Embodiments of the present invention relate generally to methods and systems for providing high availability processes and more particularly to providing high availability by decoupling an application session from processing of a supporting protocol.
High availability of a process such as an application supporting a communication session is achieved by replicating the session between nodes of a cluster so that if one node fails or otherwise becomes unavailable, another node or set of nodes can take over support of that session. An example of such replication is the group processing provided by JGroups technology toolkit in JEE middleware. In this and other systems, the session and application level data is replicated on multiple nodes of a cluster using different strategies, e.g., reliable multicast etc, unicast, and different replications (one-to-two, one-to-n, etc.). Upon failure of the node supporting the session detected via different means like hardware failure detection or middleware monitoring (e.g. via heart beat), the session is switched to one of the other nodes on which the session is replicated, e.g., network resources are informed of the failure and switch to the other nodes. Since the session, including the application level data, is replicated on the other node, the session can be rebuilt and resumed on the other node. This is often referred to as service/application availability in that as soon as a failure occurs, the service or application is again available for new transactions, sessions, calls, etc. Another approach to providing high availability is demonstrated in Oracle Coherence that uses a distributed cache that can replicate sessions in a replica of the cache in a grid computing environment (i.e. set of nodes). Technologies such as JGroups or Oracle Coherence thus provide high availability for a session supporting a particular protocol.

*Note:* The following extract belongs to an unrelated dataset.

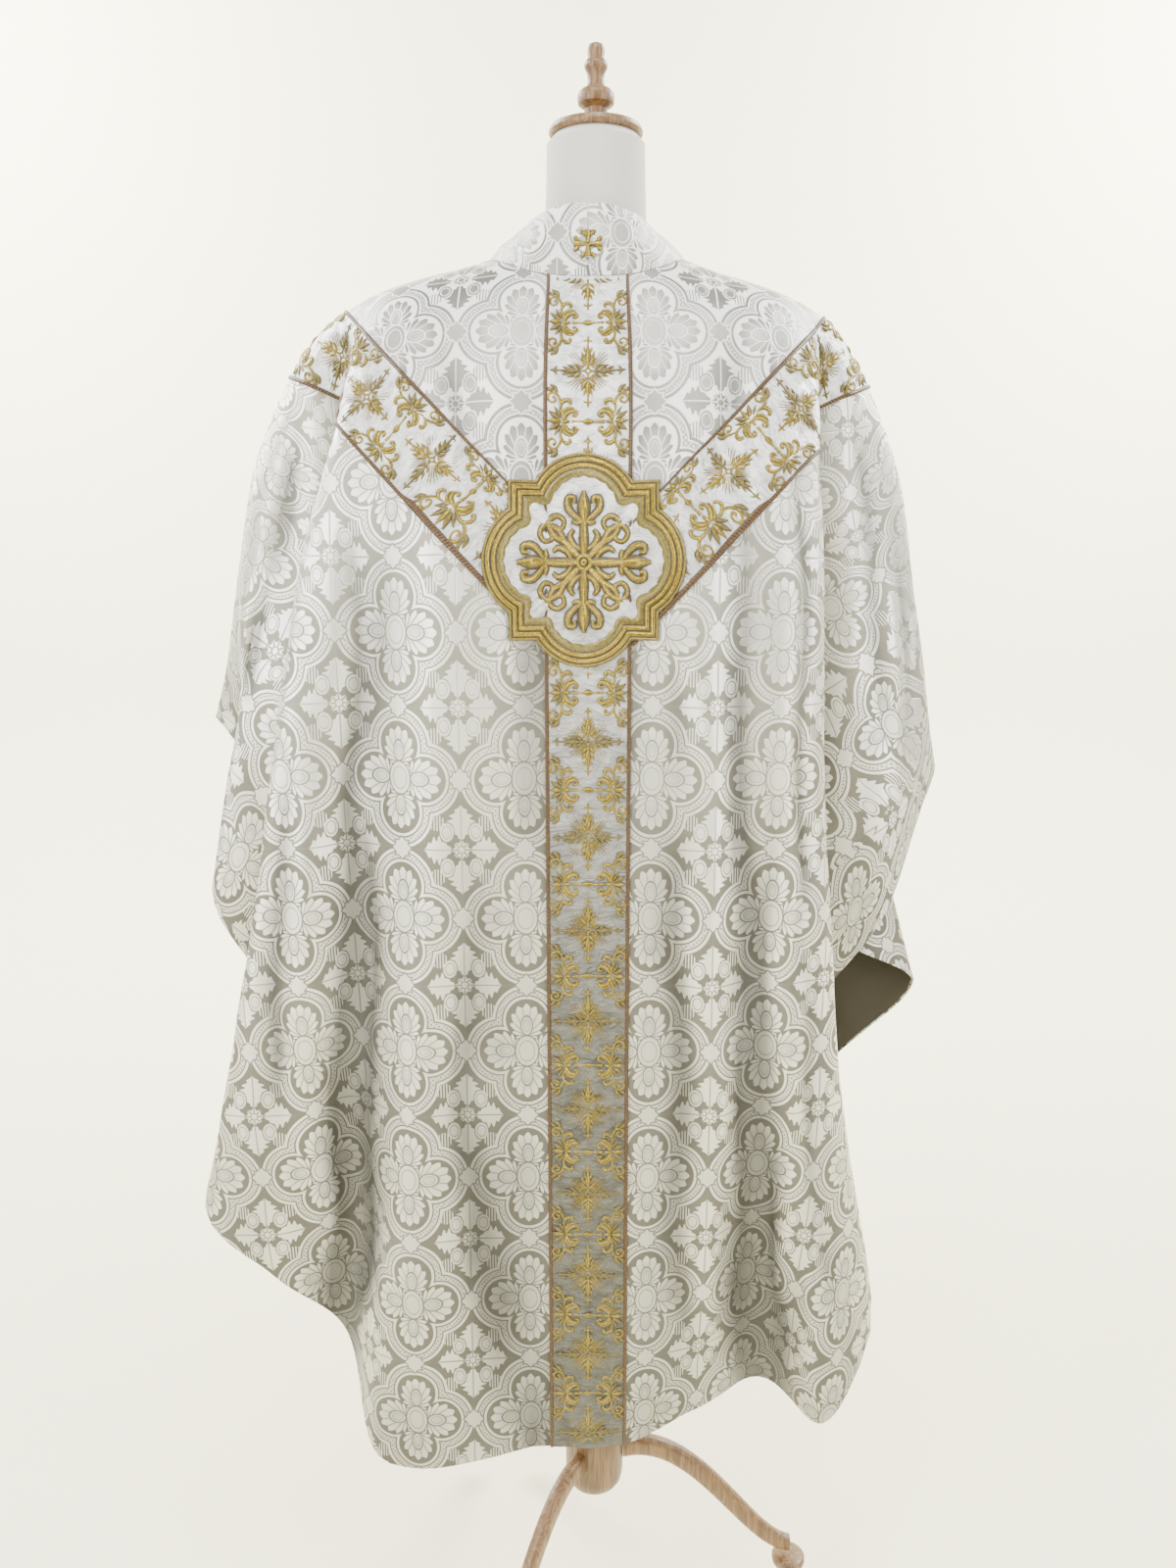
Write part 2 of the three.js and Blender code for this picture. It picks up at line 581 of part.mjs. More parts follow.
// Each row is a level section of the bust: height, half width, half depth.
const BUST_SECTIONS = [
  { z: 834.8, halfX: 140, halfY: 92 },
  { z: 842, halfX: 160, halfY: 108 },
  { z: 862, halfX: 170, halfY: 118 },
  { z: 920, halfX: 168, halfY: 118 },
  { z: 1000, halfX: 158, halfY: 110 },
  { z: 1100, halfX: 152, halfY: 106 },
  { z: 1200, halfX: 162, halfY: 114 },
  { z: 1300, halfX: 176, halfY: 120 },
  { z: 1380, halfX: 194, halfY: 118 },
  { z: 1430, halfX: 206, halfY: 110 },
  { z: 1475, halfX: 216, halfY: 96 },
  { z: 1502, halfX: 214, halfY: 84 },
  { z: 1522, halfX: 196, halfY: 74 },
  { z: 1539, halfX: 146, halfY: 62 },
  { z: 1552, halfX: 98, halfY: 54 },
  { z: 1567, halfX: 66, halfY: 51 },
  { z: 1596, halfX: 52, halfY: 51 },
];
const BUST_SIDES = 26;
const BUST_BACKSET = -6;
const BUST_SQUARENESS = 2.3;      // exponent of the section's rounded outline

function sectionRing({ z, halfX, halfY }, sides, squareness, backset) {
  const power = (value) => Math.sign(value) * Math.abs(value) ** (2 / squareness);
  return evenAngles(sides).map((angle) => new THREE.Vector3(
    halfX * power(Math.cos(angle)), backset + halfY * power(Math.sin(angle)), z,
  ));
}

function bust() {
  const rings = BUST_SECTIONS.map((row) => sectionRing(row, BUST_SIDES, BUST_SQUARENESS, BUST_BACKSET));
  const { topZ, radius } = NECK_POST;
  const roundness = 2;
  rings.push(sectionRing({ z: topZ - 8, halfX: radius, halfY: radius }, BUST_SIDES, roundness, 0));
  rings.push(sectionRing({ z: topZ, halfX: radius - 7, halfY: radius - 7 }, BUST_SIDES, roundness, 0));
  return loft(rings);
}

// A turned piece: pairs of radius and height from the bottom on the axis to the top on the axis.
function turned(profile, sides) {
  const geometry = new THREE.LatheGeometry(profile.map(([r, z]) => new THREE.Vector2(r, z)), sides);
  return geometry.rotateX(Math.PI / 2);
}

function neckCap() {
  const { topZ } = NECK_POST;
  const bottom = topZ + SEAM_GAP;
  const top = FINIAL_BASE_Z - SEAM_GAP;
  return turned([[0, bottom], [46, bottom], [48, topZ + 4], [46, topZ + 9], [0, top]], 28);
}

function finial() {
  const z = FINIAL_BASE_Z;
  return turned([
    [0, z], [11, z], [12, z + 14], [18.6, z + 18], [18.8, z + 28], [15, z + 32], [9, z + 34],
    [8.6, z + 47], [11.8, z + 51], [11.8, z + 57], [8, z + 60], [8.6, z + 70], [5, z + 74.7],
    [0, z + 74.7],
  ], 18);
}

function pole() {
  const { radius, topZ } = POLE;
  const bottomZ = HUB.bottomZ + HUB.floor + SEAM_GAP;
  return turned([[0, bottomZ], [radius, bottomZ], [radius, topZ], [0, topZ]], 20);
}

// A turned block with a blind bore that the pole stands in.
function hub() {
  const { radius, bottomZ, topZ, floor } = HUB;
  const bore = POLE.radius + SEAM_GAP;
  const profile = [
    [bore, bottomZ + floor], [bore, topZ], [bore + 6, topZ], [radius - 8, topZ - 14],
    [radius, topZ - 34], [radius, bottomZ + 24], [radius - 6, bottomZ + 8], [8, bottomZ],
    [0, bottomZ], [0, bottomZ + floor], [bore, bottomZ + floor],
  ];
  return turned(profile.toReversed(), 24);
}

// Tripod leg that leaves the hub level, arches down and ends over its foot. The centre line
// is a cubic curve in the plane of the leg, and the section narrows to the foot.
function leg(turn) {
  const curve = new THREE.CubicBezierCurve3(
    new THREE.Vector3(HUB.radius + SEAM_GAP, 0, 172),
    new THREE.Vector3(130, 0, 196),
    new THREE.Vector3(196, 0, 34),
    new THREE.Vector3(LEG.reach, 0, FOOT.height + LEG.depth / 2 + 1),
  );
  const rings = [];
  for (let k = 0; k <= LEG.rings; k++) {
    const t = k / LEG.rings;
    const centre = curve.getPoint(t);
    const along = k === 0 ? new THREE.Vector3(1, 0, 0) : curve.getTangent(t);
    const up = new THREE.Vector3(-along.z, 0, along.x);
    const depth = LEG.depth * (1 - 0.28 * t);
    const width = LEG.width * (1 - 0.15 * t);
    rings.push(evenAngles(LEG.sides, Math.PI / LEG.sides).map((angle) => {
      const point = centre.clone().addScaledVector(up, (depth / 2) * Math.sin(angle));
      point.y += (width / 2) * Math.cos(angle);
      return point;
    }));
  }
  const geometry = loft(rings);
  return geometry.rotateZ(turn);
}

function foot(turn) {
  const { radius, height } = FOOT;
  const geometry = turned([
    [0, 0], [radius - 3, 0], [radius, 3], [radius, 8], [radius - 6, height], [0, height],
  ], 20);
  return geometry.translate(LEG.reach, 0, 0).rotateZ(turn);
}

// ---------------------------------------------------------------- assembly

const DAMASK = { color: 0xe4e0d2, roughness: 0.55, metalness: 0 };
const SATIN = { color: 0xe9e6da, roughness: 0.4, metalness: 0 };
const LINING = { color: 0x55513f, roughness: 0.8, metalness: 0 };
const GOLD = { color: 0xb8933a, roughness: 0.4, metalness: 0.6 };
const LINEN = { color: 0xd8d0bd, roughness: 0.9, metalness: 0 };
const OAK = { color: 0xb88a52, roughness: 0.6, metalness: 0 };

const chasuble = new THREE.Group();

const dressForm = new THREE.Group();
dressForm.position.x = FORM_SHIFT;
chasuble.add(dressForm);

function add(name, geometry, finish, parent = chasuble) {
  const mesh = new THREE.Mesh(geometry, new THREE.MeshStandardMaterial(finish));
  mesh.name = name;
  parent.add(mesh);
}

add('back_panel', panel('back'), DAMASK);
add('front_panel', panel('front'), DAMASK);
add('back_lining', lining('back'), LINING);
add('front_lining', lining('front'), LINING);
add('orphrey_column_back', centreStrip(CENTRE_SPAN), SATIN);
add('orphrey_column_front', centreStrip(FRONT_CENTRE_SPAN), SATIN);
for (const [name, plan] of Object.entries(ARMS)) add(name, arm(plan), SATIN);
add('medallion', medallion(), GOLD);
add('collar_right', collarHalf(CENTRE_SPAN, FRONT_CENTRE_SPAN), DAMASK);
add('collar_left', collarHalf(FRONT_CENTRE_SPAN, CENTRE_SPAN + SPANS), DAMASK);
add('collar_cross', collarCross(), GOLD);
add('form_bust', bust(), LINEN, dressForm);
add('form_neck_cap', neckCap(), OAK, dressForm);
add('form_finial', finial(), OAK, dressForm);
add('stand_pole', pole(), OAK, dressForm);
add('stand_hub', hub(), OAK, dressForm);
for (let i = 0; i < LEG.count; i++) {
  const turn = (i * 2 * Math.PI) / LEG.count;
  add(`stand_leg_${i + 1}`, leg(turn), OAK, dressForm);
  add(`stand_foot_${i + 1}`, foot(turn), OAK, dressForm);
}

// The origin is the middle of the whole object's footprint.
const footprint = new THREE.Box3().setFromObject(chasuble).getCenter(new THREE.Vector3());
chasuble.position.set(-footprint.x, -footprint.y, 0);
chasuble.updateMatrixWorld(true);

export default chasuble;
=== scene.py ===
import math

import bpy
import numpy as np
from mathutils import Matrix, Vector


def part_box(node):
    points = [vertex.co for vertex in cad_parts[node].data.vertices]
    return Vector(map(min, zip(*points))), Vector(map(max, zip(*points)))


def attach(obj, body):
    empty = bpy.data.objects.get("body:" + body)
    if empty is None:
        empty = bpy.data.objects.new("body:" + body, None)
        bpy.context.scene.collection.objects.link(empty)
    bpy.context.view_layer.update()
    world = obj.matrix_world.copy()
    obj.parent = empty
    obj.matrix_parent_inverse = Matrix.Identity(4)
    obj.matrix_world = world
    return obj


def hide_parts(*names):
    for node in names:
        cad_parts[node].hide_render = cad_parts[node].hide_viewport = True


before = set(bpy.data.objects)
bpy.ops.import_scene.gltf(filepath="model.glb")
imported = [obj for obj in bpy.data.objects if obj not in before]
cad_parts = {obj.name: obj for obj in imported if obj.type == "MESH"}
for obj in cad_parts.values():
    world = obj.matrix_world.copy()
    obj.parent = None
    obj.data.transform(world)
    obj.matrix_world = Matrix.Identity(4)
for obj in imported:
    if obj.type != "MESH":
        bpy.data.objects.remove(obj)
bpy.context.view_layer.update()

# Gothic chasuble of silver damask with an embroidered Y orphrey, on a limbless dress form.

bl_info = {
    "name": "Damask Chasuble",
    "version": (1, 0, 0),
    "blender": (4, 5, 0),
    "location": "3D View > Sidebar > Chasuble",
    "description": "Builds a lined damask chasuble with orphrey, medallion, dress form and stand",
    "category": "Add Mesh",
}

MM = 0.001
BODY = "root"


def middle(node):
    low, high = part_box(node)
    return np.array([(low.x + high.x) / 2, (low.y + high.y) / 2, 0.0])


FORM_AXIS = middle("stand_pole")
GARMENT_AXIS = FORM_AXIS - np.array([8 * MM, 0, 0])      # the garment hangs a little to one side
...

When multiple protocols are involved in a particular session, the protocol messages are sent from one node to another. For example, protocol specific load balancers or routers and other protocol specific mechanisms can send the protocol messages to a node supporting the session in that protocol, i.e., which processes the protocol messages and supports the session. This first node is in turn replicated on a second node of the protocol. Upon failure of the first node, the session can be recovered on the second node which is replicating the session. So for example, following failure of the first node and a load balancing action in one of the protocols (e.g., Hypertext Transfer Protocol (HTTP)), the traffic of this first protocol may be sent to a new node since the load balancer or router is informed of the failure. However, the traffic of the other protocol (e.g., Session Initiation Protocol (SIP)) is not modified and not aware of what may have happened on the HTTP side if only HTTP was affected. In case of a hardware failure, it may be aware of the failure but may be sent to a different machine from where the HTTP load balancer decides to send the HTTP traffic. Therefore, the SIP traffic will continue to go to the first node or to another one, not the same as the one where the traffic for the first protocol was redirected. If the first node has since recovered, the SIP traffic will be processed by the now recovered first node even though the HTTP traffic is now being processed by the second node. All these variations can lead to a stalemate or “ping-pong” effect in the sessions where the session data is brought back to where the latest protocol message arrived and if these are different machines, the sessions go back and forth. Hence, there is a need for improved methods and systems for improved high availability processing.